- [RECORDED DATA]

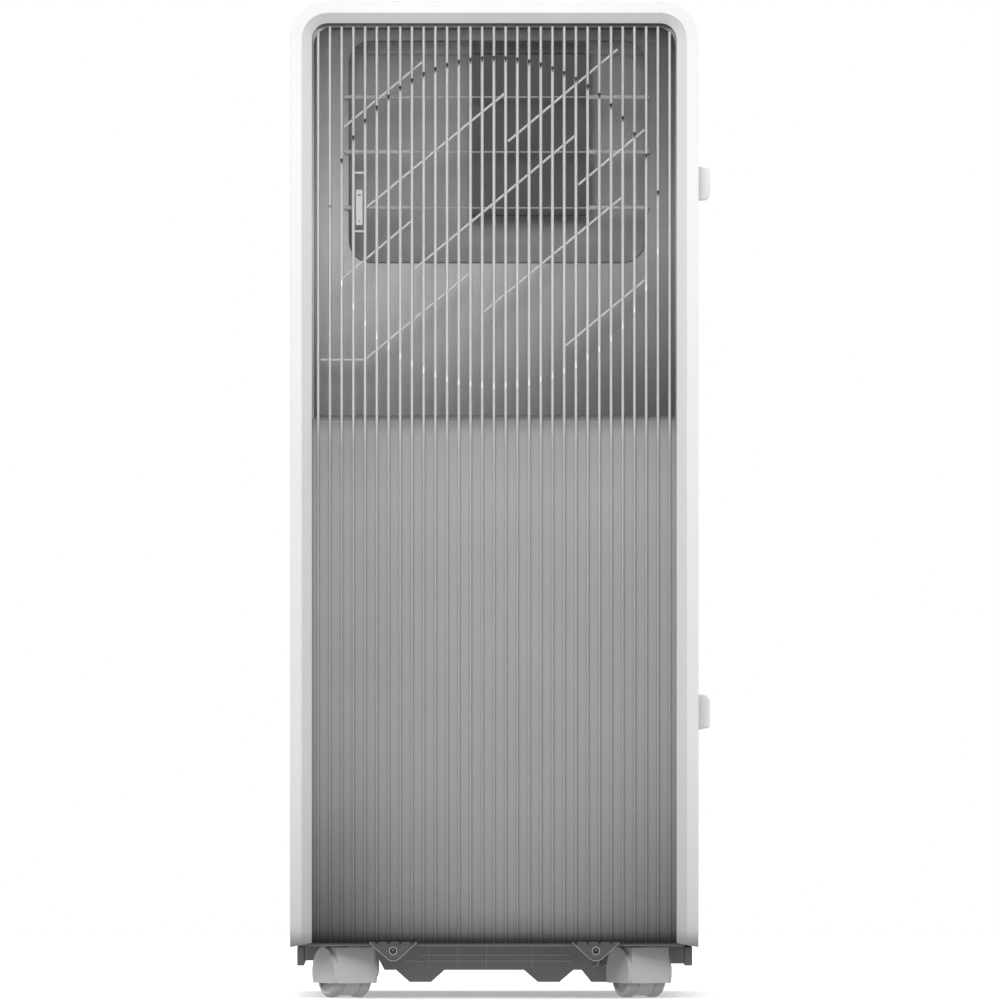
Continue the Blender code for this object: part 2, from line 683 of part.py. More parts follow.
# ---------------------------------------------------------------- controls on top
BUTTONS = (("button_power", -0.066), ("button_mode", -0.044), ("button_cooler", 0.044),
           ("button_warmer", 0.066))


def make_controls():
    top = HEIGHT - 0.0008
    under = HEIGHT - WALL - GAP
    flange = 0.005
    panel = box("control_panel", (-CONTROL_HALF - flange, CONTROL_Y[0] - flange, under - 0.003),
                (CONTROL_HALF + flange, CONTROL_Y[1] + flange, under), "lens")
    deck = box("control_deck", (-CONTROL_HALF, CONTROL_Y[0], under - 0.002),
               (CONTROL_HALF, CONTROL_Y[1], top))
    combine(panel, deck, "UNION")
    combine(panel, box("lens_cut", (-LENS_HALF - GAP, LENS_Y[0] - GAP, top - 0.002),
                       (LENS_HALF + GAP, LENS_Y[1] + GAP, top + 0.01)))
    box("display_lens", (-LENS_HALF, LENS_Y[0], top - 0.0017), (LENS_HALF, LENS_Y[1], top - 0.0001), "lens")
    for name, x in BUTTONS:
        combine(panel, rod(name + "_cut", (x, BUTTON_Y, top - 0.03), (x, BUTTON_Y, top + 0.01),
                           BUTTON_R + 0.0004, segments=16))
        seat = under - 0.003 - HEIGHT - 0.0004
        collar, stem = BUTTON_R + 0.0012, 0.0015
        profile = [(0, -0.0003), (BUTTON_R - 0.0008, -0.0003), (BUTTON_R, -0.0011), (BUTTON_R, seat),
                   (collar, seat), (collar, seat - 0.0012), (stem, seat - 0.0012), (stem, seat - 0.0036),
                   (0, seat - 0.0036)]
        turned(name, profile, (x, BUTTON_Y, HEIGHT), (0, 0, 1), "white", steps=16)
    return panel


# ---------------------------------------------------------------- back fittings
def hook_outline(stem, tip, direction):
    """A cord hook from the side: a stem out of the recess and a lip past the rim, towards direction."""
    base_y, lip_y, reach = RECESS_Y + GAP, 0.157, HOOK_REACH
    corner = 0.005
    points = [(base_y, stem), (reach - corner, stem)]
    points += [(reach - corner * (1 - math.sin(a)), stem + direction * corner * (1 - math.cos(a)))
               for a in (math.radians(30), math.radians(60), math.radians(90))]
    points += [(reach, tip - direction * 0.0030), (reach - 0.0012, tip - direction * 0.0022),
               (lip_y, tip), (lip_y, stem + direction * 0.009), (base_y, stem + direction * 0.009)]
    return points


def make_back_fittings():
    flat_outline("cord_hook_upper", [hook_outline(0.6391, 0.6671, 1)], "X", *HOOK_X, "white")
    flat_outline("cord_hook_lower", [hook_outline(0.2431, 0.2143, -1)], "X", *HOOK_X, "white")
    inner = RECESS_Y - WALL
    flange = 0.074
    proud, seat, foot = 0.0115, -WALL - GAP, -WALL - GAP - 0.0022
    bore = DUCT_BORE_R + 0.0002
    collar = [(EXHAUST_R - GAP, proud), (EXHAUST_R - GAP, seat), (flange, seat), (flange, foot), (bore, foot),
              (bore, proud)]
    turned("exhaust_collar", collar, (EXHAUST[0], RECESS_Y, EXHAUST[1]), (0, 1, 0), "chamber", closed=True)
    cord_r = 0.0042
    gland = [(0.0095, 0.006), (0.0115, 0.004), (0.0115, GAP), (GLAND_R, GAP), (GLAND_R, -0.008),
             (cord_r, -0.008), (cord_r, 0.006)]
    turned("cord_gland", gland, (GLAND[0], RECESS_Y, GLAND[1]), (0, 1, 0), "rubber", steps=14, closed=True)
    for name, (x, z) in (("drain_cap_upper", DRAIN_UPPER), ("drain_cap_lower", DRAIN_LOWER)):
        cap_r, plug_r, length = 0.0125, DRAIN_R - 0.0005, 0.013
        cap = [(0, 0.008), (0.010, 0.008), (cap_r, 0.0055), (cap_r, GAP), (plug_r, GAP),
               (plug_r - 0.0007, -length), (0, -length)]
        turned(name, cap, (x, RECESS_Y, z), (0, 1, 0), "rubber", steps=16)
    left, right = FILTER_MIDDLE - FILTER_HALF, FILTER_MIDDLE + FILTER_HALF
    slots = [rectangle((left, FILTER_Z[0]), (right, FILTER_Z[1]))]
    rows, pitch, height, border, web = 12, 0.0193, 0.0125, 0.010, 0.003
    for row in range(rows):
        low = FILTER_Z[0] + 0.0085 + row * pitch
        for start, end in ((left + border, FILTER_MIDDLE - web), (FILTER_MIDDLE + web, right - border)):
            slots.append(rectangle((start, low), (end, low + height)))
    flat_outline("filter_grille", slots, "Y", RECESS_Y + GAP, RECESS_Y + GAP + 0.004, "white")
    inset = 0.007
    box("air_filter", (left + inset, inner - 0.011, FILTER_Z[0] + inset),
        (right - inset, inner - 0.006, FILTER_Z[1] - inset), "filter")


# ---------------------------------------------------------------- upper chamber
def make_chamber_walls():
    for side, name in ((1, "right"), (-1, "left")):
        low, high = sorted((side * CHAMBER_X, side * (CHAMBER_X + 0.0025)))
        outer = rounded_rectangle((-0.1500, CHAMBER_FLOOR), (0.1410, 0.786), WINDOW_R)
        window = rounded_rectangle((WINDOW_Y[0], WINDOW_Z[0]), (WINDOW_Y[1], WINDOW_Z[1]), WINDOW_R)
        wall = flat_outline("chamber_wall_" + name, [outer, window], "X", low, high, "chamber")
        rails = new_collection("rails_" + name)
        rail_low, rail_high = sorted((side * (CHAMBER_X + 0.0004), side * (CHAMBER_X + 0.0060)))
        for number, z in enumerate(RAILS_Z):
            rail = box("rail_%s_%d" % (name, number), (rail_low, WINDOW_Y[0] - 0.004, z - 0.0016),
                       (rail_high, WINDOW_Y[1] + 0.004, z + 0.0016))
            rails.objects.link(rail)
        combine(wall, rails, "UNION")


def make_fan_wheel(name, x, z, start_y, radius, depth):
    """A centrifugal fan: a disc with a hub, and a ring of blades open between them."""
    shaft = 0.0053
    ring = 0.008
    profile = [(radius, depth), (radius, 0), (shaft, 0), (shaft, 0.022), (0.014, 0.022), (0.014, 0.003),
               (radius - ring, 0.003), (radius - ring, depth)]
    wheel = turned(name, profile, (x, start_y, z), (0, 1, 0), "shell", steps=24, closed=True)
    blades = 12
    bm = bmesh.new()
    for number in range(blades):
        made = box_mesh(bm, (radius - ring - 0.004, 0.008, -0.014), (radius + 0.004, depth - 0.008, 0.014))
        turn = Matrix.Rotation(2 * math.pi * number / blades, 4, "Y")
        bmesh.ops.transform(bm, matrix=turn, verts=made)
    cutter = add_mesh(name + "_cuts", finish_mesh(name + "_cuts", bm))
    cutter.location = (x, start_y, z)
    return combine(wheel, cutter)


def make_motor(name, x, z, back_y, front_y, shaft_end, radius):
    length = shaft_end - front_y
    body = back_y - front_y
    profile = [(0, length), (0.005, length), (0.005, body + 0.006), (0.012, body + 0.006), (0.012, body),
               (radius - 0.006, body), (radius, body - 0.006), (radius, 0.006), (radius - 0.006, 0), (0, 0)]
    return smooth_later(turned(name, profile, (x, front_y, z), (0, 1, 0), "steel", steps=16))


def smooth_later(obj):
    obj.modifiers["turn"].use_smooth_shade = True
    return obj


def make_upper_chamber():
    """The evaporator's air box: open at the back, with a baffle and its round inlet between coil and fan."""
    low = (-HOUSING_HALF, HOUSING_Y[0], HOUSING_Z[0])
    high = (HOUSING_HALF, HOUSING_Y[1], HOUSING_Z[1])
    inside = HOUSING_HALF - WALL
    housing = box("fan_housing_upper", low, high, "chamber")
    combine(housing, box("upper_hollow", (-inside, low[1] + WALL, low[2] + WALL),
                         (inside, high[1] + 0.01, high[2] - WALL)))
    combine(housing, box("upper_baffle", (-inside - 0.001, 0.0745, low[2] + 0.001),
                         (inside + 0.001, 0.0775, high[2] - 0.001)), "UNION")
    x, z = UPPER_FAN
    combine(housing, rod("upper_inlet", (x, 0.06, z), (x, 0.09, z), 0.070, segments=24))
    combine(housing, box("outlet_mouth", (-inside, low[1] - 0.01, 0.650), (inside, low[1] + 0.01, 0.740)))
    combine(housing, rod("pipe_hole", (*PIPE_END, 0.47), (*PIPE_END, 0.489), 0.007, segments=12))
    make_fan_wheel("evaporator_fan", x, z, 0.010, 0.082, 0.060)
    make_motor("fan_motor_upper", x, z, -0.045, -0.1155, 0.066, 0.042)
    box("evaporator_coil", (-inside + 0.002, COIL_Y[0], 0.490), (inside - 0.002, COIL_Y[1], 0.768), "fins")
    pan_half, pan_front, pan_back = 0.158, -0.160, 0.139
    pan = box("condensate_pan", (-pan_half, pan_front, PAN_Z[0]), (pan_half, pan_back, PAN_Z[1]), "chamber")
    combine(pan, box("pan_hollow", (-pan_half + WALL, pan_front + WALL, PAN_Z[0] + WALL),
                     (pan_half - WALL, pan_back - WALL, PAN_Z[1] + 0.008)))
    hole = rod("pan_hole", (*PIPE_END, PAN_Z[0] - 0.01), (*PIPE_END, PAN_Z[1] + 0.01), 0.008, segments=12)
    combine(pan, hole)
    box("control_box", (HOUSING_HALF + GAP, -0.024, 0.6268), (0.152, 0.072, 0.7572), "shell")


# ---------------------------------------------------------------- lower chamber
def make_lower_chamber():
    low, high = LOWER_HOUSING
    housing = box("fan_housing_lower", low, high, "chamber")
    combine(housing, box("lower_hollow", [value + WALL for value in low], [value - WALL for value in high]))
    x, z = LOWER_FAN
    combine(housing, rod("lower_inlet", (x, 0.06, z), (x, 0.09, z), 0.068, segments=24))
    x, z = EXHAUST
    combine(housing, rod("duct_outer", (x, high[1] - 0.0015, z), (x, 0.1405, z), DUCT_R, segments=32), "UNION")
    combine(housing, rod("duct_inner", (x, 0.060, z), (x, 0.16, z), DUCT_BORE_R, segments=32))
    make_fan_wheel("condenser_fan", *LOWER_FAN, 0.008, 0.080, 0.060)
    make_motor("fan_motor_lower", *LOWER_FAN, -0.035, -0.0965, 0.066, 0.040)
    box("condenser_coil", (-0.150, COIL_Y[0], 0.066), (0.150, COIL_Y[1], 0.330), "fins")
    make_compressor()
    make_pipe()


def make_compressor():
    """A domed upright can on a square foot plate."""
    height, dome, foot_half, steps = COMPRESSOR_Z[1] - COMPRESSOR_Z[0], 0.026, 0.060, 3
    angles = [math.pi / 2 * i / steps for i in range(steps + 1)]
    top = [(COMPRESSOR_R * math.sin(a), height - dome + dome * math.cos(a)) for a in angles]
    bottom = [(r, height - h) for r, h in reversed(top)]
    x, y = COMPRESSOR
    can = turned("compressor", top + bottom, (x, y, COMPRESSOR_Z[0]), (0, 0, 1), "shell", steps=18)
    foot = box("compressor_foot", (x - foot_half, y - foot_half, 0.062), (x + foot_half, y + foot_half, 0.066))
    return combine(can, foot, "UNION")


def make_pipe():
    """The suction pipe from the compressor's top up to the evaporator."""
    curve = bpy.data.curves.new("refrigerant_pipe", "CURVE")
    curve.dimensions = "3D"
    curve.bevel_depth = 0.0048
    curve.bevel_resolution = 2
    curve.use_fill_caps = True
    curve.resolution_u = 4
    spline = curve.splines.new("BEZIER")
    route = [(*COMPRESSOR, COMPRESSOR_Z[1] + 0.0005), (*COMPRESSOR, 0.370), (-0.103, 0.050, 0.425),
             (*PIPE_END, 0.460), (*PIPE_END, 0.4895)]
    spline.bezier_points.add(len(route) - 1)
    for point, place in zip(spline.bezier_points, route):
        point.co = place
        point.handle_left_type = "AUTO"
        point.handle_right_type = "AUTO"
    curve.materials.append(part_material("refrigerant_pipe", "copper"))
    pipe = bpy.data.objects.new("refrigerant_pipe", curve)
    PARTS.objects.link(pipe)
    return pipe


# ---------------------------------------------------------------- assembly
def main():
    make_front_cover()
    make_top_cover()
    make_rear_cover()
    make_side_panel_left(make_side_panel_right())
    make_side_screws()
    make_room_sensor()
    make_base_tray()
    make_skirts()
    make_casters()
    make_outlet_frame()
    make_outlet_louvre()
    make_vanes()
    make_controls()
    make_back_fittings()
    make_chamber_walls()
    make_upper_chamber()
    make_lower_chamber()


main()
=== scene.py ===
"""Looks of the portable room air conditioner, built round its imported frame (metres, +Z up, front at -Y)."""

import json
import math

import bmesh
import bpy
from mathutils import Matrix, Vector

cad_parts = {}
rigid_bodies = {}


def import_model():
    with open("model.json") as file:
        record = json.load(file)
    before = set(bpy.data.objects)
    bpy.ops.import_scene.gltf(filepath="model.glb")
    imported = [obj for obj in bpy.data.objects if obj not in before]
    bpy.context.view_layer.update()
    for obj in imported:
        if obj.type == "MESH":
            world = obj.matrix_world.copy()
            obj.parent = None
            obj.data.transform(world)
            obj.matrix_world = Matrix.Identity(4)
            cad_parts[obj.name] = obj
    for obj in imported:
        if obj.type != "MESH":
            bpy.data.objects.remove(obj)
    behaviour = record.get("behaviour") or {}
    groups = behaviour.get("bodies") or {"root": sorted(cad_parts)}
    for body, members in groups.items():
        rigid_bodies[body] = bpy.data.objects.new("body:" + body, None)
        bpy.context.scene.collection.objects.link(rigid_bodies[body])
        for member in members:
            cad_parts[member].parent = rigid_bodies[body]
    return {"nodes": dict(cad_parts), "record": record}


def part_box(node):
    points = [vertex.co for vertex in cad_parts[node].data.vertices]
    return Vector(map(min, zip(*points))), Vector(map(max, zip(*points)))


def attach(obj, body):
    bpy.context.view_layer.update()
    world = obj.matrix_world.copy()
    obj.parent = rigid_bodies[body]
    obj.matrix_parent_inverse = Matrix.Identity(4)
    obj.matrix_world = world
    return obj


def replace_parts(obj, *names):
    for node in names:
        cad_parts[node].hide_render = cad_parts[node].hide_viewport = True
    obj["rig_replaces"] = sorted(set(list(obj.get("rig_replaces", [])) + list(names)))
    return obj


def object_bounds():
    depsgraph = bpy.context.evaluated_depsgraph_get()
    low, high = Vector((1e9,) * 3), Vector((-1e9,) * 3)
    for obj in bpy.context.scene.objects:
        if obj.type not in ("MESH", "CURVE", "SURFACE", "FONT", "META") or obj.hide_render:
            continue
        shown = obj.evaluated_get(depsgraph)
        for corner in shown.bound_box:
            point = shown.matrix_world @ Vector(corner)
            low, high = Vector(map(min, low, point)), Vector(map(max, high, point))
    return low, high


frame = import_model()
CAD_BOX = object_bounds()
RECORD = frame["record"]
BODY_OF = {node: body for body, nodes in RECORD["behaviour"]["bodies"].items() for node in nodes}
SLOT_OF = {entry["node"]: entry["material_slot"] for entry in RECORD["subparts"]}
SIDES = ((1, "right"), (-1, "left"))
MATERIALS = {}


def new_object(name, data):
    """An object with this data, linked to the scene."""
    obj = bpy.data.objects.new(name, data)
    bpy.context.scene.collection.objects.link(obj)
    return obj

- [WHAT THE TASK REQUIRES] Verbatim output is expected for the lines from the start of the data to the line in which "return panel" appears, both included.

- [RESULT OF THE TASK]
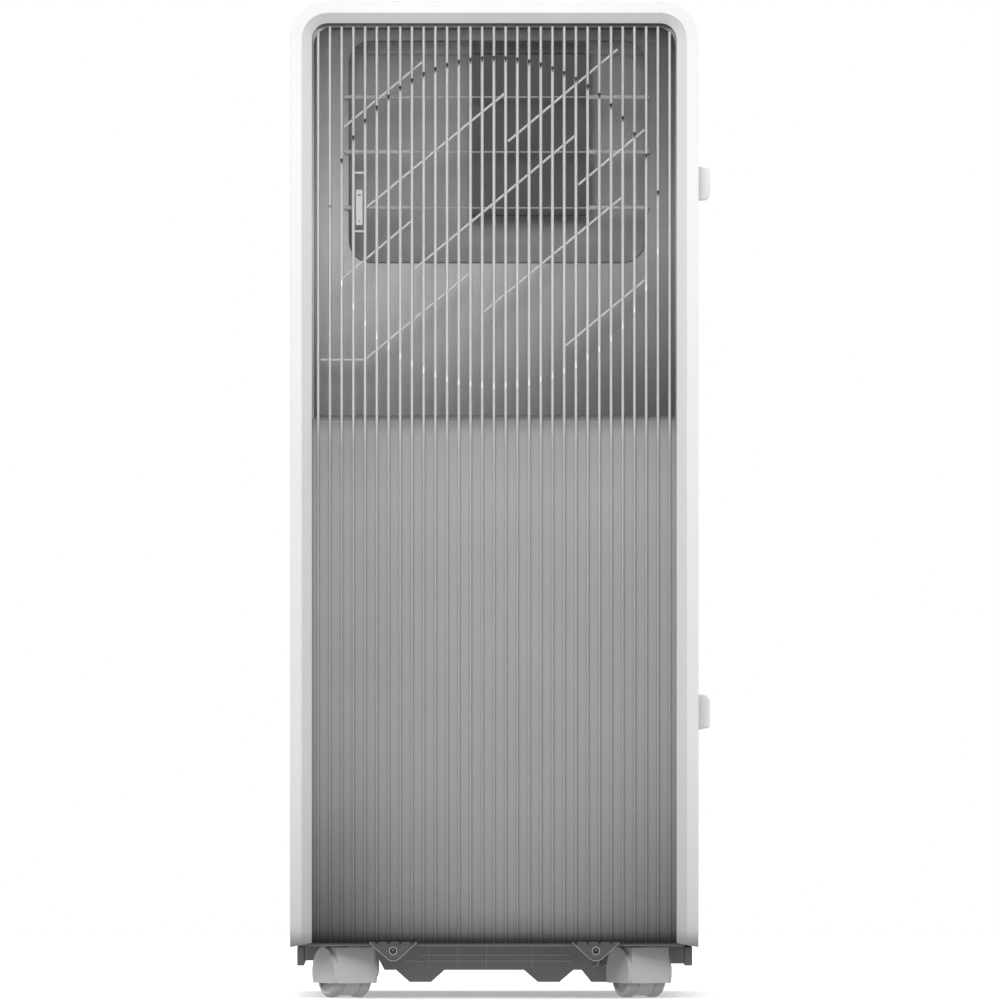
Continue the Blender code for this object: part 2, from line 683 of part.py. More parts follow.
# ---------------------------------------------------------------- controls on top
BUTTONS = (("button_power", -0.066), ("button_mode", -0.044), ("button_cooler", 0.044),
           ("button_warmer", 0.066))


def make_controls():
    top = HEIGHT - 0.0008
    under = HEIGHT - WALL - GAP
    flange = 0.005
    panel = box("control_panel", (-CONTROL_HALF - flange, CONTROL_Y[0] - flange, under - 0.003),
                (CONTROL_HALF + flange, CONTROL_Y[1] + flange, under), "lens")
    deck = box("control_deck", (-CONTROL_HALF, CONTROL_Y[0], under - 0.002),
               (CONTROL_HALF, CONTROL_Y[1], top))
    combine(panel, deck, "UNION")
    combine(panel, box("lens_cut", (-LENS_HALF - GAP, LENS_Y[0] - GAP, top - 0.002),
                       (LENS_HALF + GAP, LENS_Y[1] + GAP, top + 0.01)))
    box("display_lens", (-LENS_HALF, LENS_Y[0], top - 0.0017), (LENS_HALF, LENS_Y[1], top - 0.0001), "lens")
    for name, x in BUTTONS:
        combine(panel, rod(name + "_cut", (x, BUTTON_Y, top - 0.03), (x, BUTTON_Y, top + 0.01),
                           BUTTON_R + 0.0004, segments=16))
        seat = under - 0.003 - HEIGHT - 0.0004
        collar, stem = BUTTON_R + 0.0012, 0.0015
        profile = [(0, -0.0003), (BUTTON_R - 0.0008, -0.0003), (BUTTON_R, -0.0011), (BUTTON_R, seat),
                   (collar, seat), (collar, seat - 0.0012), (stem, seat - 0.0012), (stem, seat - 0.0036),
                   (0, seat - 0.0036)]
        turned(name, profile, (x, BUTTON_Y, HEIGHT), (0, 0, 1), "white", steps=16)
    return panel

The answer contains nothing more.